What is the primary role of a data center in an organization?

Data centers securely house servers, storage, and networking equipment that support core business operations, analytics, compliance requirements, and customer-facing applications. They provide the controlled environment and redundant systems necessary for reliable 24/7 operation. Beyond just housing equipment, data centers enable business continuity through backup power, cooling redundancy, and disaster recovery capabilities that consumer-grade facilities cannot match.

How do data centers differ from cloud computing services?

Data centers are physical facilities that organizations own or lease to house their IT infrastructure, providing direct control over hardware, security policies, and configurations. Cloud computing delivers virtualized resources on-demand via the internet, with providers managing underlying infrastructure. The choice depends on workload characteristics, with data centers offering better economics for predictable 24/7 applications and clouds excelling at variable, elastic workloads.

What are the common causes of data center outages and how can they be prevented?

Human error during maintenance causes 66 to 80% of outages, while power and cooling failures account for 64 to 73% of infrastructure-related disruptions. Prevention requires comprehensive standard operating procedures, mandatory peer review of changes, and regular simulation testing of failure scenarios. Implementing blameless postmortems after incidents identifies systemic weaknesses and process gaps that, when addressed, reduce recurrence by 40 to 60%.

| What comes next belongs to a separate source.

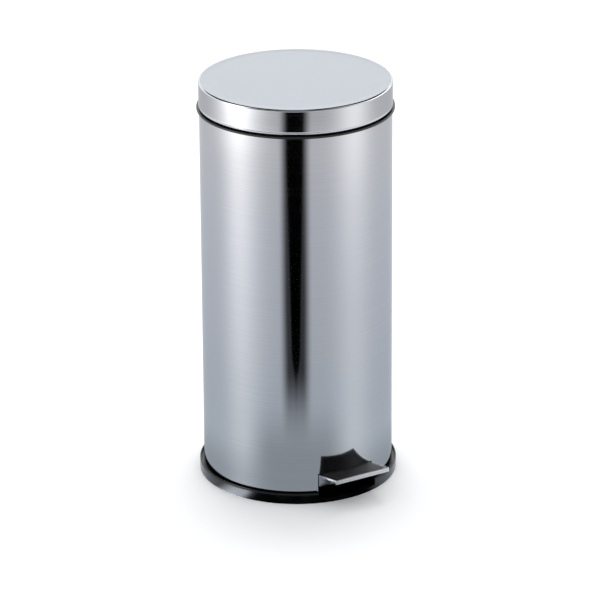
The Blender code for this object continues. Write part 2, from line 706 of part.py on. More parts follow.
def pivot_brackets():
    """Two steel angles on the base floor that carry the pedal's pivot pin."""
    foot_low = BOSS_TOP_Z + GAP
    for number, side in enumerate((-1, 1), 1):
        upright = [(PEDAL_Y - 16 * MM, foot_low), (PEDAL_Y + 16 * MM, foot_low)]
        upright += [(PEDAL_Y + 8 * MM, PEDAL_Z + 2 * MM)]
        upright += arc((PEDAL_Y, PEDAL_Z), 8 * MM, 30, 150, 8)
        upright += [(PEDAL_Y - 8 * MM, PEDAL_Z + 2 * MM)]
        middle = side * (BRACKET_IN + BRACKET_T / 2)
        bracket = outline(f"pivot_bracket_{number}", upright, BRACKET_T, "plain_steel", centre=middle)
        xs = sorted((side * (BRACKET_IN + 0.4 * MM), side * 37 * MM))
        foot = box(
            f"bracket_foot_{number}", (xs[0], PEDAL_Y - 15.6 * MM, foot_low),
            (xs[1], PEDAL_Y + 15.6 * MM, foot_low + 2 * MM),
        )
        bore = cylinder(f"bracket_bore_{number}", (middle, PEDAL_Y, PEDAL_Z), 4.3 * MM, 8 * MM, ALONG_X)
        join(bracket, foot)
        cut(bracket, bore)
        for j, y in enumerate(BOSS_YS):
            x = BOSS_XS[number - 1]
            hole = cylinder(
                f"bracket_hole_{number}{j}", (x, y, foot_low), 2.0 * MM, 9 * MM, segments=SCREW_SEGMENTS
            )
            cut(bracket, hole)


def bracket_screws():
    number = 0
    head_low = BOSS_TOP_Z + 2 * GAP + 2 * MM
    for x in BOSS_XS:
        for y in BOSS_YS:
            number += 1
            screw = cylinder(
                f"bracket_screw_{number}", (x, y, head_low + 1 * MM), 3.2 * MM, 2 * MM,
                finish="plain_steel", segments=SCREW_SEGMENTS,
            )
            shank = cylinder(
                f"bracket_screw_shank_{number}", (x, y, head_low - 3 * MM), 1.6 * MM, 7 * MM,
                segments=SCREW_SEGMENTS,
            )
            join(screw, shank)


def pivot_pin():
    centre = (0, PEDAL_Y, PEDAL_Z)
    pin = cylinder("pivot_pin", centre, 4 * MM, 52 * MM, ALONG_X, "plain_steel")
    head = cylinder("pivot_pin_head", (-25.2 * MM, PEDAL_Y, PEDAL_Z), 6.2 * MM, 2.4 * MM, ALONG_X)
    join(pin, head)
    clip = cylinder("pivot_clip", (22.2 * MM, PEDAL_Y, PEDAL_Z), 6.6 * MM, 1.4 * MM, ALONG_X, "plain_steel")
    cut(clip, cylinder("pivot_clip_bore", (22.2 * MM, PEDAL_Y, PEDAL_Z), 4.3 * MM, 4 * MM, ALONG_X))


def lever_buffer():
    """Rubber block on the base floor that the raised pedal's lever rests on."""
    low = BASE_FLOOR + GAP
    top = PEDAL_Z + PEDAL_PLATE_LOW - 2 * GAP - LEVER_T
    cylinder(
        "lever_buffer", (0, 0.095, (low + top) / 2), 9 * MM, top - low, finish="black_rubber", top=7.5 * MM
    )


# ---------------------------------------------------------------- bucket

BAIL_R = 126.2 * MM
BAIL_WIRE = 1.8 * MM
LUG_IN = 121.2 * MM
LUG_OUT = 123.6 * MM


def inner_bucket():
    rim_top = SHOULDER_Z - 0.8 * MM
    rim_low = SHOULDER_Z - 3.4 * MM + GAP
    bottom = BUCKET_BOTTOM_Z
    wall = 1.6 * MM
    profile = [
        (122.2 * MM, rim_top),
        (BUCKET_RIM_R - 0.5 * MM, rim_top),
        (BUCKET_RIM_R, rim_top - 0.5 * MM),
        (BUCKET_RIM_R, rim_low),
        (123.8 * MM, rim_low),
        (113 * MM, bottom + 4 * MM),
        (109 * MM, bottom),
        (0, bottom),
    ]
    profile = [(0, bottom + wall), (108.2 * MM, bottom + wall), (111.4 * MM, bottom + 4.8 * MM)] + profile
    bucket = turned("inner_bucket", profile, "black_plastic", INNER_SEGMENTS)
    for side in (-1, 1):
        xs = sorted((side * LUG_IN, side * LUG_OUT))
        lug = box(f"bail_lug_{side}", (xs[0], -5 * MM, rim_low + 0.4 * MM), (xs[1], 5 * MM, BAIL_Z + 4.4 * MM))
        join(bucket, lug)
    cut(bucket, cylinder("bail_bore", (0, 0, BAIL_Z), 2.15 * MM, 260 * MM, ALONG_X))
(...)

Why is redundancy planning critical in data center management?

Redundancy provides backup systems for power, cooling, networking, and compute resources that prevent single component failures from causing outages. Business-critical applications require high availability that only redundant infrastructure can deliver, as even brief disruptions cost thousands per minute in lost revenue and productivity. Proper redundancy planning balances investment costs against downtime risks, with N+1 configurations suitable for most applications and 2N reserved for mission-critical systems.

When does on-premises infrastructure make more sense than cloud services?

On-premises data centers deliver 30 to 50% lower total cost of ownership over five years for stable, predictable workloads running continuously. Organizations with strict data residency requirements, proprietary processes needing custom configurations, or concerns about vendor lock-in benefit from the control and customization that owned infrastructure provides. Hybrid approaches combining on-premises for core systems with cloud for variable workloads optimize both cost and flexibility.